_Your goal_
All of the data must be printed exactly; please include every line.

--- Start of Provided material ---

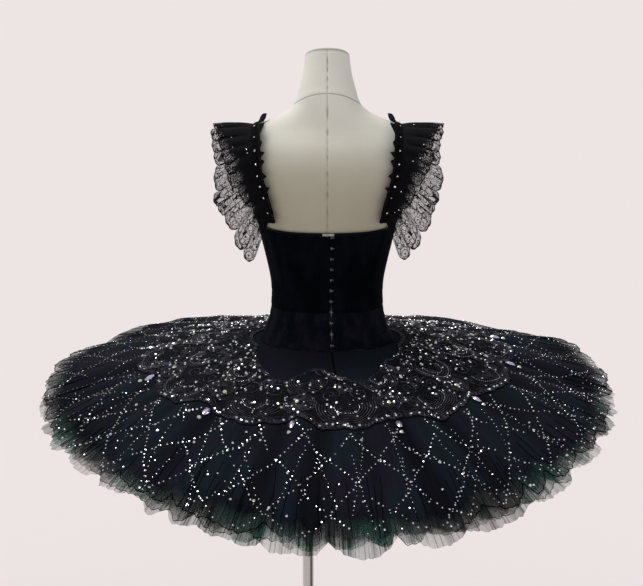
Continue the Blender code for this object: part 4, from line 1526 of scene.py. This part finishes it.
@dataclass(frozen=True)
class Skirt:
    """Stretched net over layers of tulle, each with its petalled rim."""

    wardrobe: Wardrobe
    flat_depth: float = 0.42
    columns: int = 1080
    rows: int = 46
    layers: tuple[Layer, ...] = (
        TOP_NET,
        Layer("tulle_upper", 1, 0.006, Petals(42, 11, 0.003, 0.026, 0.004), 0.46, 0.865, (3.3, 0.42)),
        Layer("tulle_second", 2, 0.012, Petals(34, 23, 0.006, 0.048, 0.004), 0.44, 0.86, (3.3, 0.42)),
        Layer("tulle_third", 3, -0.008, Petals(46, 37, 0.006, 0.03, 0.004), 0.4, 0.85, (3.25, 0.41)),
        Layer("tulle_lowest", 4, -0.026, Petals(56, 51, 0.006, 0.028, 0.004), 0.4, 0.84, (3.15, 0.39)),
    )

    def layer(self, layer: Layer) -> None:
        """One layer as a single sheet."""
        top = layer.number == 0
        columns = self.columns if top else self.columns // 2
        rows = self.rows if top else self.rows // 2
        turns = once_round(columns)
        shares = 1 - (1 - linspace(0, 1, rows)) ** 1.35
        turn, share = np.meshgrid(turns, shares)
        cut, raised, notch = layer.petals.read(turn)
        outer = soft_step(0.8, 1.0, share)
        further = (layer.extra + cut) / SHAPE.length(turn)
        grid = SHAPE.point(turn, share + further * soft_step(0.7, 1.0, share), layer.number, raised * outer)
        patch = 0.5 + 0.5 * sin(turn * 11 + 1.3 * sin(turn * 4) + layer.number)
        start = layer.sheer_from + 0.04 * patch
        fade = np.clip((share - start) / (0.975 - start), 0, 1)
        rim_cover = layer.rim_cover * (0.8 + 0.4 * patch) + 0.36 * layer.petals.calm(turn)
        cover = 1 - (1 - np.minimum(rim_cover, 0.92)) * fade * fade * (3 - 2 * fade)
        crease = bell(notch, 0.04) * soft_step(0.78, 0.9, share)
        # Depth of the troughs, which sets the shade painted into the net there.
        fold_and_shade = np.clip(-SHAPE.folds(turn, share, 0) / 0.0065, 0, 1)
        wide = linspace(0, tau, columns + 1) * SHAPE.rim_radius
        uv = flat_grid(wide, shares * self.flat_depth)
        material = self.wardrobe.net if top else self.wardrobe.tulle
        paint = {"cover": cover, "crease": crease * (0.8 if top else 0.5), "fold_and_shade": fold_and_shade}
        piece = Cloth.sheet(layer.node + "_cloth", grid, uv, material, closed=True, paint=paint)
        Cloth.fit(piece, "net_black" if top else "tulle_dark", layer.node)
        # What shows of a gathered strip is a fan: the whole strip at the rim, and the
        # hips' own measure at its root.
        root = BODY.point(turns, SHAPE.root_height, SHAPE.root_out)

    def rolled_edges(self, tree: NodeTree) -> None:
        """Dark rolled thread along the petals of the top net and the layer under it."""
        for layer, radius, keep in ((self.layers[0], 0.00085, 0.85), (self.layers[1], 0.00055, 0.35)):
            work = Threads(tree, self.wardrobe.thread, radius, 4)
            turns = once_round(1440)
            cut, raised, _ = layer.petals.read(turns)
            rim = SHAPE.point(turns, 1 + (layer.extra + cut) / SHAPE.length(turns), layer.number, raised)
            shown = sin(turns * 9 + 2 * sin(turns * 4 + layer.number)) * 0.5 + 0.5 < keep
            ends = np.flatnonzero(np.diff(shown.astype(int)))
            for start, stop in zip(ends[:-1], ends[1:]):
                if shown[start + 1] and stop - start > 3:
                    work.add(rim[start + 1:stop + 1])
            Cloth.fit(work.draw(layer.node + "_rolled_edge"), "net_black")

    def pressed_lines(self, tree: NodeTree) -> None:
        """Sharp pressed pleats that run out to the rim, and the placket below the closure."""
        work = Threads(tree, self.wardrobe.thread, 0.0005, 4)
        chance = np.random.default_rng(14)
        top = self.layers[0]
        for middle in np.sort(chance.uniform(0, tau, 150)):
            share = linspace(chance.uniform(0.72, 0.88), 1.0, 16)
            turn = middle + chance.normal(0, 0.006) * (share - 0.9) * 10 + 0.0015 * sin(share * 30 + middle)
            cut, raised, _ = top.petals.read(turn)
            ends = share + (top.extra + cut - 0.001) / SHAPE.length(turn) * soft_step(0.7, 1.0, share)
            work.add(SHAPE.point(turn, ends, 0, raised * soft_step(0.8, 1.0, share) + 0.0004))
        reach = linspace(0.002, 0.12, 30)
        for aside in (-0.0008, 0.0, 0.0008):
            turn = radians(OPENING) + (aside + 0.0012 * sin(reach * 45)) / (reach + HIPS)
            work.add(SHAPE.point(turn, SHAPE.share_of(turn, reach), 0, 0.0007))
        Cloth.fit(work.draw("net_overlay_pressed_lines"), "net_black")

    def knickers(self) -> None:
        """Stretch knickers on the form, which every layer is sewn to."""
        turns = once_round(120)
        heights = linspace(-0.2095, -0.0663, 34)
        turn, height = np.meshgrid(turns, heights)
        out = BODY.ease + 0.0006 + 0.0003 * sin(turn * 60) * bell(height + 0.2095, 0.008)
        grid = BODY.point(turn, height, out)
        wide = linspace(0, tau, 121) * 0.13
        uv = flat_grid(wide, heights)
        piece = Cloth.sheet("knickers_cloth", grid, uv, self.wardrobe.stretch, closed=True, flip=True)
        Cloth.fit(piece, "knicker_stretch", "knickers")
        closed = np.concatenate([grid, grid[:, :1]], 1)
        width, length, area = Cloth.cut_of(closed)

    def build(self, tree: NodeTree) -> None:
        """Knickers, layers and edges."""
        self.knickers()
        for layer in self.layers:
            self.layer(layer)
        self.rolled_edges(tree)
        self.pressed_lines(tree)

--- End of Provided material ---

_The output_
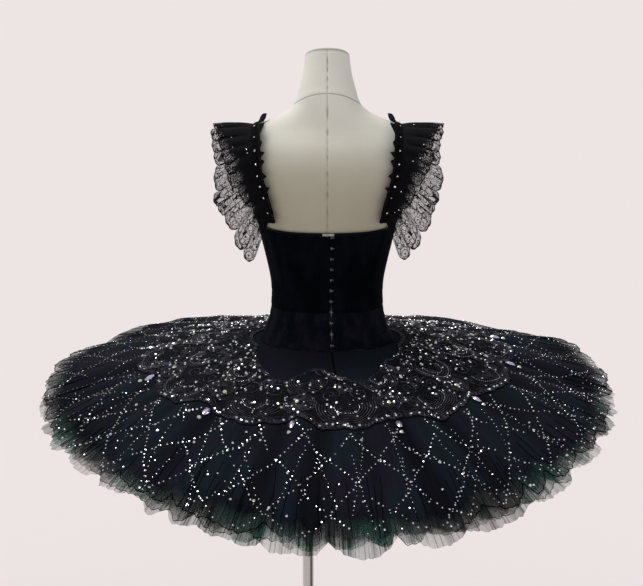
Continue the Blender code for this object: part 4, from line 1526 of scene.py. This part finishes it.
@dataclass(frozen=True)
class Skirt:
    """Stretched net over layers of tulle, each with its petalled rim."""

    wardrobe: Wardrobe
    flat_depth: float = 0.42
    columns: int = 1080
    rows: int = 46
    layers: tuple[Layer, ...] = (
        TOP_NET,
        Layer("tulle_upper", 1, 0.006, Petals(42, 11, 0.003, 0.026, 0.004), 0.46, 0.865, (3.3, 0.42)),
        Layer("tulle_second", 2, 0.012, Petals(34, 23, 0.006, 0.048, 0.004), 0.44, 0.86, (3.3, 0.42)),
        Layer("tulle_third", 3, -0.008, Petals(46, 37, 0.006, 0.03, 0.004), 0.4, 0.85, (3.25, 0.41)),
        Layer("tulle_lowest", 4, -0.026, Petals(56, 51, 0.006, 0.028, 0.004), 0.4, 0.84, (3.15, 0.39)),
    )

    def layer(self, layer: Layer) -> None:
        """One layer as a single sheet."""
        top = layer.number == 0
        columns = self.columns if top else self.columns // 2
        rows = self.rows if top else self.rows // 2
        turns = once_round(columns)
        shares = 1 - (1 - linspace(0, 1, rows)) ** 1.35
        turn, share = np.meshgrid(turns, shares)
        cut, raised, notch = layer.petals.read(turn)
        outer = soft_step(0.8, 1.0, share)
        further = (layer.extra + cut) / SHAPE.length(turn)
        grid = SHAPE.point(turn, share + further * soft_step(0.7, 1.0, share), layer.number, raised * outer)
        patch = 0.5 + 0.5 * sin(turn * 11 + 1.3 * sin(turn * 4) + layer.number)
        start = layer.sheer_from + 0.04 * patch
        fade = np.clip((share - start) / (0.975 - start), 0, 1)
        rim_cover = layer.rim_cover * (0.8 + 0.4 * patch) + 0.36 * layer.petals.calm(turn)
        cover = 1 - (1 - np.minimum(rim_cover, 0.92)) * fade * fade * (3 - 2 * fade)
        crease = bell(notch, 0.04) * soft_step(0.78, 0.9, share)
        # Depth of the troughs, which sets the shade painted into the net there.
        fold_and_shade = np.clip(-SHAPE.folds(turn, share, 0) / 0.0065, 0, 1)
        wide = linspace(0, tau, columns + 1) * SHAPE.rim_radius
        uv = flat_grid(wide, shares * self.flat_depth)
        material = self.wardrobe.net if top else self.wardrobe.tulle
        paint = {"cover": cover, "crease": crease * (0.8 if top else 0.5), "fold_and_shade": fold_and_shade}
        piece = Cloth.sheet(layer.node + "_cloth", grid, uv, material, closed=True, paint=paint)
        Cloth.fit(piece, "net_black" if top else "tulle_dark", layer.node)
        # What shows of a gathered strip is a fan: the whole strip at the rim, and the
        # hips' own measure at its root.
        root = BODY.point(turns, SHAPE.root_height, SHAPE.root_out)

    def rolled_edges(self, tree: NodeTree) -> None:
        """Dark rolled thread along the petals of the top net and the layer under it."""
        for layer, radius, keep in ((self.layers[0], 0.00085, 0.85), (self.layers[1], 0.00055, 0.35)):
            work = Threads(tree, self.wardrobe.thread, radius, 4)
            turns = once_round(1440)
            cut, raised, _ = layer.petals.read(turns)
            rim = SHAPE.point(turns, 1 + (layer.extra + cut) / SHAPE.length(turns), layer.number, raised)
            shown = sin(turns * 9 + 2 * sin(turns * 4 + layer.number)) * 0.5 + 0.5 < keep
            ends = np.flatnonzero(np.diff(shown.astype(int)))
            for start, stop in zip(ends[:-1], ends[1:]):
                if shown[start + 1] and stop - start > 3:
                    work.add(rim[start + 1:stop + 1])
            Cloth.fit(work.draw(layer.node + "_rolled_edge"), "net_black")

    def pressed_lines(self, tree: NodeTree) -> None:
        """Sharp pressed pleats that run out to the rim, and the placket below the closure."""
        work = Threads(tree, self.wardrobe.thread, 0.0005, 4)
        chance = np.random.default_rng(14)
        top = self.layers[0]
        for middle in np.sort(chance.uniform(0, tau, 150)):
            share = linspace(chance.uniform(0.72, 0.88), 1.0, 16)
            turn = middle + chance.normal(0, 0.006) * (share - 0.9) * 10 + 0.0015 * sin(share * 30 + middle)
            cut, raised, _ = top.petals.read(turn)
            ends = share + (top.extra + cut - 0.001) / SHAPE.length(turn) * soft_step(0.7, 1.0, share)
            work.add(SHAPE.point(turn, ends, 0, raised * soft_step(0.8, 1.0, share) + 0.0004))
        reach = linspace(0.002, 0.12, 30)
        for aside in (-0.0008, 0.0, 0.0008):
            turn = radians(OPENING) + (aside + 0.0012 * sin(reach * 45)) / (reach + HIPS)
            work.add(SHAPE.point(turn, SHAPE.share_of(turn, reach), 0, 0.0007))
        Cloth.fit(work.draw("net_overlay_pressed_lines"), "net_black")

    def knickers(self) -> None:
        """Stretch knickers on the form, which every layer is sewn to."""
        turns = once_round(120)
        heights = linspace(-0.2095, -0.0663, 34)
        turn, height = np.meshgrid(turns, heights)
        out = BODY.ease + 0.0006 + 0.0003 * sin(turn * 60) * bell(height + 0.2095, 0.008)
        grid = BODY.point(turn, height, out)
        wide = linspace(0, tau, 121) * 0.13
        uv = flat_grid(wide, heights)
        piece = Cloth.sheet("knickers_cloth", grid, uv, self.wardrobe.stretch, closed=True, flip=True)
        Cloth.fit(piece, "knicker_stretch", "knickers")
        closed = np.concatenate([grid, grid[:, :1]], 1)
        width, length, area = Cloth.cut_of(closed)

    def build(self, tree: NodeTree) -> None:
        """Knickers, layers and edges."""
        self.knickers()
        for layer in self.layers:
            self.layer(layer)
        self.rolled_edges(tree)
        self.pressed_lines(tree)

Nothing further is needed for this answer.